Review: This album of war songs takes black metal nihilism to an austere world of minimal elements presented in a stillness of organic warmth, a coldness of the digital age forged in the rigidity of logic and position. Previous creators of ambient folk metal masterpieces, Enslaved use the presentation dynamics of folk music to break black metal into its simplest form of vector expression yet, a blasting counterpoint style based on melodic affinity to central lyric (as many folk songs do). Mostly their loudest voice are the three- and four-note riffs that through direction and melody take place in a piece like characters, rather than objects.
1. Frost
2. Loke
3. Fenris
4. Svarte Vidder
5. Yggdrasil
6. Jotunblod
7. Gylfaginning
8. Wotan
9. Isøders Dronning
Length: 50:16
With the searing overblasted whisper of Grutle Kjellson chanting the unifying narrative through carefully measured phrases and Trym Torson laying down a clattering double-bass fronted sequence of drum patterns, from blast to churn, equally rooted in the preparations and mechanizations of warfare. The dominant speechmaker here however is the guitar, which through mercurial transformations becomes a walking riff accompaniment that drives a linear progression in different potential directions or a leading melody tracing the progression of the song's decryption like an addict finding veins.
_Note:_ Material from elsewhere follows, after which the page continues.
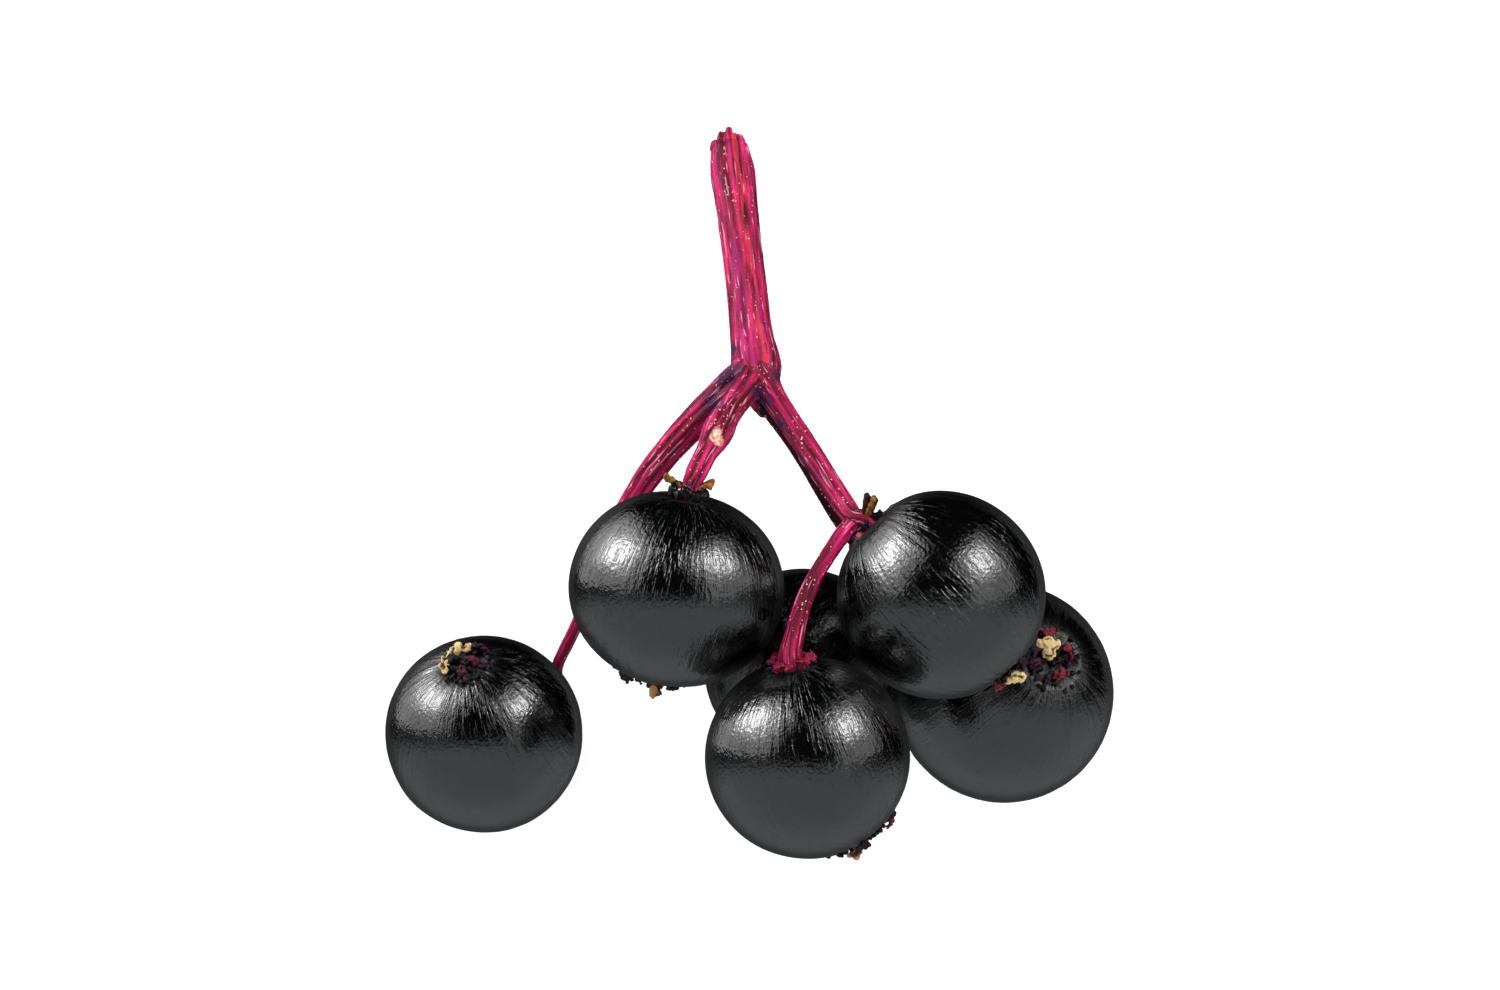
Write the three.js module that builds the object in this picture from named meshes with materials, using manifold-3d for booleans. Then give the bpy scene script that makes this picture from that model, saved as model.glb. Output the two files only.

Using minimal chords and barely intrusive lead guitar the six-stringed section creates the rhythm which defines the counterpoint the drums explore, reflecting off the vocals to work out the tension of the song.
Sometimes these epics turn into bouncy Viking drinking songs, or celebratory musings of romance, but their overall intent is harmful and belligerent in the spirit of war as metaphor for life; a devouring voice, this music infiltrates at subtle levels to splay its visions of obscure ancient modes of thought before your barely programmed brain. Its appeal is similar to most folk music, the exploration of a very obvious theme in ways that subvert its instance as means to assert its essence. Whether that is your taste in black metal or not, "Frost" bears study as a musical document of a potent direction for future technical underground minimalism, especially in its expression of Viking traditionalism through melody adapted to the manic patternings of modern rhythm.